“Se qualcuno avesse condiviso quelle informazioni per tempo ci saremmo risparmiati delle uscite inadeguate alla situazione e ci saremmo forse protetti e fatto proteggere i cittadini per tempo”. A dichiararlo in un’intervista a Skytg24 è Giorgio Gori, sindaco di Bergamo, città in una delle province più colpite dal coronavirus in Italia. Dove, dice, adesso l’emergenza sanitaria è passata. “La chiesa – ha dichiarato – che era ingombra dalle bare oggi è libera, così come il pronto soccorso, che è ritornato a funzionare normalmente. Questo vuol dire che davvero l’emergenza sanitaria almeno qui è superata”.

Non è scomparso il virus, naturalmente, e non si sono azzerate le morti. Anzi, secondo il primo cittadino i contagi sono molti di più, addirittura quattro o cinquecentomila positivi. “I numeri che ci vengono forniti sono i numeri dei tamponi che vengono fatti, che sono un sottoinsieme del vero numero dei contagiati che certamente è molto superiore.

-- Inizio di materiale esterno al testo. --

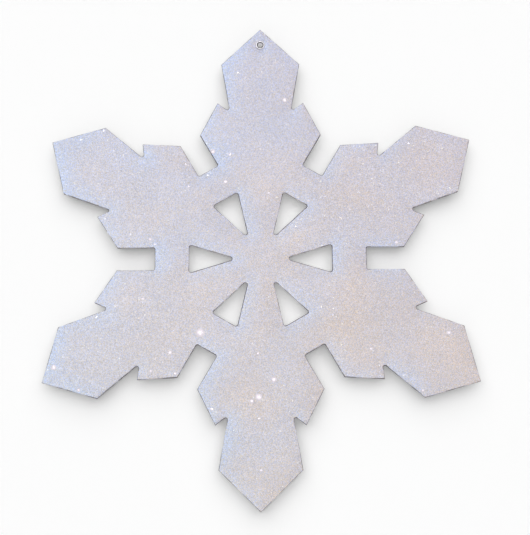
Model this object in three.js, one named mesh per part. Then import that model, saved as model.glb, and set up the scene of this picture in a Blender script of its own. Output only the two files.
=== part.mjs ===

Diversamente dovremmo credere a chi dice che ci sono 11.000 contagiati nella provincia di Bergamo, ma noi sappiamo che ci sono qualche centinaia di migliaia di persone che sono state contagiate”.

La Lombardia, con i suoi 69.092 casi e 12.740 decessi (al 22 aprile) resta la regione più colpita in Italia dal Covid-19. A proposito delle notizie in questi giorni, di una sorta di “piano segreto” del governo pronto già a fine gennaio contro l’epidemia, Gori ha lamentato: “Nell’ultima settimana di febbraio non solo Bergamo, ma anche Milano, Verona, Treviso, Bologna, Torino e tutte le città del nord Italia hanno detto ‘noi non ci fermiamo’. Ma eravamo in possesso di informazioni che ci dicevano che c’era un focolaio nel lodigiano, ma che per il resto la vita poteva continuare normalmente. Avevamo ristoranti aperti, bar aperti fino alle 18″. E poi: “Era normale che amministratori, politici e giornalisti in quei giorni sostenessero un’idea di equilibrio tra protezione e vita che doveva continuare normalmente. Abbiamo scoperto in questi giorni che invece erano già circolate delle informazioni a livello governativo sulla possibile emergenza, che nelle nostre province c’erano già allora molti casi di polmoniti che nessuno aveva denominato Covid-19 ma che quello erano, palesemente”.

Sulla cosiddetta Fase 2, della riapertura graduale, il sindaco ha sottolineato come, aldilà del pettegolezzo giornalistico, non ci sia ancora nulla di scritto per quanto riguarda, per esempio, i trasporti né per la ristorazione. “Chiedo – ha proseguito Gori – che se, come spero, dal quattro maggio si vorrà riaprire una parte delle attività in sicurezza, sia possibile avere informazioni sicure dal governo e dalla Regione in seconda battuta, con l’anticipo che è necessario a territori, operatori e aziende per potersi organizzare, per poter lavorare in sicurezza e garantire piena protezione dei propri lavoratori e dei cittadini”.